Spiro echoed that theme in his closing argument.

“He was trying to include the retail shareholder, the mom and pop, the little guy, and not seize more power for himself,” Spiro said.

Porritt, meanwhile, scoffed at the notion that Musk could have concluded he had a firm commitment after a 45-minute meeting at a Tesla factory on July 31, 2018, with Yasir al-Rumayyan, governor of Saudi Arabia’s wealth fund, given there was no written documentation.

A text message that al-Rumayyan sent later in August that is part of the trial evidence also indicated that the Saudi fund was only interested in learning more about Musk’s proposal to take Tesla private at a time the company was valued at about $60 billion.

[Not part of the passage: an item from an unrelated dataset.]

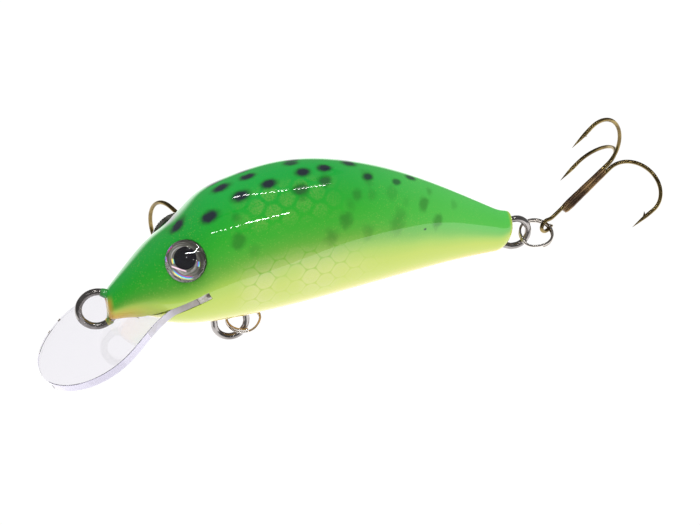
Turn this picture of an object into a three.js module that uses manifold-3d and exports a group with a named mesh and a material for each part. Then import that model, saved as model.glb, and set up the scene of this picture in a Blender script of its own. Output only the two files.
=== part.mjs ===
// Crankbait lure: a hard body of two halves round a through-wire, a clear diving bill,
// domed eyes, two split rings and two treble hooks.
// Millimetres. The origin is the centre of the line tie on the nose; +X runs to the tail,
// +Y to the lure's right side and +Z up through the back.

import * as THREE from 'three';
import { mergeVertices } from 'three/addons/utils/BufferGeometryUtils.js';
import Module from 'manifold-3d';

const wasm = await Module();
wasm.setup();

// ---------------------------------------------------------------- driving dimensions

// Body stations, nose to tail: distance along X, back height, belly height, half width.
const STATIONS = [
  [1.1, 1.9, -1.5, 1.55],
  [3.6, 4.35, -1.5, 2.9],
  [6.6, 7.0, -2.35, 4.6],
  [9.6, 8.95, -3.15, 5.7],
  [12.6, 11.5, -3.5, 6.25],
  [16.6, 13.2, -3.55, 6.4],
  [22.6, 14.2, -3.3, 6.25],
  [30.1, 13.35, -2.7, 5.4],
  [38.1, 10.4, -2.0, 4.0],
  [45.1, 6.55, -1.6, 2.45],
  [51.1, 2.9, -1.55, 1.25],
];
const SECTION_POWER = 2.13;
const WIDEST_AT = 0.48;
const END_ROUND = 0.6;
const HALF_GAP = 0.01;

const HARNESS_R = 0.42;
const CHANNEL_R = 0.48;
const NOSE_LOOP_R = 2.09;
const BELLY_LOOP_R = 1.95;
const TAIL_LOOP_R = 1.79;
const BELLY_LOOP_X = 15.26;
const BELLY_LOOP_Z = -6.6;
const TAIL_LOOP_X = 53.62;
const TAIL_LOOP_Z = 0.43;

const BILL_ANGLE = THREE.MathUtils.degToRad(23.2);
const BILL_POINT = new THREE.Vector3(9, 0, 1.07);
const BILL_THICKNESS = 0.9;
const BILL_CENTRE = 10.7;
const BILL_REACH = 7.5;
const BILL_HALF_WIDTH = 10;
const SLOT_REAR = -3.35;
const SLOT_GAP = 0.03;

const EYE_X = 10;
const EYE_Z = 6.28;
const EYE_R = 2.4;
const EYE_DOME = 1.2;
const EYE_SEAT = -0.35;
const PUPIL_R = 1.05;

const BALLAST_R = 1.5;
const BALLAST_LENGTH = 7;

const RING_R = 2.03;
const RING_WIRE_R = 0.17;
const RING_PITCH = 0.37;
const RING_GAP_ANGLE = THREE.MathUtils.degToRad(62);

const HOOK_WIRE_R = 0.25;
const HOOK_OFFSET = 0.37;
const HOOK_EYE_R = 0.82;
const SHANK_LENGTH = 11.05;
const BEND_R = 3.76;
const BEND_SQUASH = 0.87;
const POINT_LENGTH = 3.4;
const POINT_LEAN = 0.082;
const SIDE_SHANK_START = 3.1;
const BRAZE_END = 10.3;
const BELLY_TREBLE_SIZE = 1.06;

// ---------------------------------------------------------------- materials

const paint = { color: 0x2fb83c, roughness: 0.15, metalness: 0 };
const clearResin = { color: 0xe6e0ee, roughness: 0.05, metalness: 0, transparent: true, opacity: 0.45 };
const amberResin = { color: 0xe0a84a, roughness: 0.1, metalness: 0, transparent: true, opacity: 0.7 };
const steel = { color: 0xb4b0ae, roughness: 0.25, metalness: 1 };
const bronze = { color: 0x8a7440, roughness: 0.3, metalness: 1 };
const braze = { color: 0x6b5748, roughness: 0.45, metalness: 1 };
const lead = { color: 0x6c7074, roughness: 0.6, metalness: 1 };
const foil = { color: 0xa9a9b4, roughness: 0.3, metalness: 1 };
const black = { color: 0x0c0c10, roughness: 0.2, metalness: 0 };

function part(name, geometry, look) {
  const mesh = new THREE.Mesh(geometry, new THREE.MeshStandardMaterial(look));
  mesh.name = name;
  return mesh;
}

// ---------------------------------------------------------------- solids

function toSolid(geometry) {
  const bare = geometry.clone();
  bare.deleteAttribute('normal');
  bare.deleteAttribute('uv');
  const merged = mergeVertices(bare, 1e-4);
  const vertProperties = new Float32Array(merged.attributes.position.array);
  const triVerts = new Uint32Array(merged.index.array);
  return new wasm.Manifold(new wasm.Mesh({ numProp: 3, vertProperties, triVerts }));
}

function toGeometry(solid) {
  const mesh = solid.getMesh();
  const geometry = new THREE.BufferGeometry();
  geometry.setAttribute('position', new THREE.BufferAttribute(mesh.vertProperties, 3));
  geometry.setIndex(new THREE.BufferAttribute(mesh.triVerts, 1));
  return geometry;
}

// A curve that stops at exactly the given points, so a straight run costs one step.
class Route extends THREE.Curve {
  constructor(points) {
    super();
    this.points = points;
  }

  getPoint(t, target = new THREE.Vector3()) {
    const last = this.points.length - 1;
    const place = Math.min(Math.max(t, 0), 1) * last;
    const index = Math.min(Math.floor(place + 1e-9), last - 1);
    return target.lerpVectors(this.points[index], this.points[index + 1], place - index);
  }

  getPointAt(u, target) {
    return this.getPoint(u, target);
  }

  getTangentAt(u, target = new THREE.Vector3()) {
    const last = this.points.length - 1;
    const index = Math.round(u * last);
    const before = this.points[Math.max(index - 1, 0)];
    const here = this.points[index];
    const after = this.points[Math.min(index + 1, last)];
    const arriving = here.clone().sub(before).normalize();
    const leaving = after.clone().sub(here).normalize();
    return target.addVectors(arriving, leaving).normalize();
  }
}

function wire(points, radius, halfSides = 4) {
  const section = new THREE.Shape();
  section.absarc(0, 0, radius, 0, Math.PI * 2);
  return new THREE.ExtrudeGeometry(section, {
    steps: points.length - 1,
    curveSegments: halfSides,
    extrudePath: new Route(points),
  });
}

// Straight runs joined by round bends. Each corner is [x, z, bend radius]; the wire lies in y = 0.
function bentRoute(corners, stepAngle = 0.26) {
  const points = [];
  corners.forEach(([x, z, radius], index) => {
    const corner = new THREE.Vector3(x, 0, z);
    if (index === 0 || index === corners.length - 1) {
      points.push(corner);
      return;
    }
    const [beforeX, beforeZ] = corners[index - 1];
    const [afterX, afterZ] = corners[index + 1];
    const back = new THREE.Vector3(beforeX - x, 0, beforeZ - z).normalize();
    const ahead = new THREE.Vector3(afterX - x, 0, afterZ - z).normalize();
    const halfAngle = back.angleTo(ahead) / 2;
    const turn = Math.PI - 2 * halfAngle;
    const middle = back.clone().add(ahead).normalize();
    const centre = corner.clone().addScaledVector(middle, radius / Math.sin(halfAngle));
    const start = corner.clone().addScaledVector(back, radius / Math.tan(halfAngle)).sub(centre);
    const axis = new THREE.Vector3().crossVectors(back, ahead).normalize().negate();
    const steps = Math.max(2, Math.round(turn / stepAngle));
    for (let step = 0; step <= steps; step += 1) {
      points.push(start.clone().applyAxisAngle(axis, (turn * step) / steps).add(centre));
    }
  });
  return points.filter((point, index) => index === 0 || point.distanceTo(points[index - 1]) > 0.02);
}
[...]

“Apparently a $60 billion financing commitment was obtained and no one wrote down a single word,” Porritt said, while asserting that amount was larger than the combined economic output of Nicaragua, Honduras and El Salvador.

“Elon Musk apparently thinks it is easier to get billions of dollars in financing than an auto loan or a mortgage,” Pollitt added.

Spiro, though, pointed to Musk’s track record helping to start and run a list of companies that include digital payment pioneer PayPal and rocket ship maker SpaceX, in addition to Tesla. The automaker based in Austin, Texas, is now worth nearly $600 billion, despite a steep decline in its stock price last year amid concerns that Musk’s purchase of Twitter would distract him from Tesla.

Recalling Musk’s roots as a South African immigrant who came to Silicon Valley to create revolutionary tech companies, Spiro described his client “as the kind of person who believes the impossible is possible.”

Porritt put a different twist on Musk’s mindset during his presentation. “To Elon Musk, if he believes it, or just thinks about it, it’s true.”

In his concluding remarks, Porritt told jurors their decision will boil down to their answer to one question: “Do the rules apply to everyone, or can Elon Musk do whatever he wants and not face the consequences?”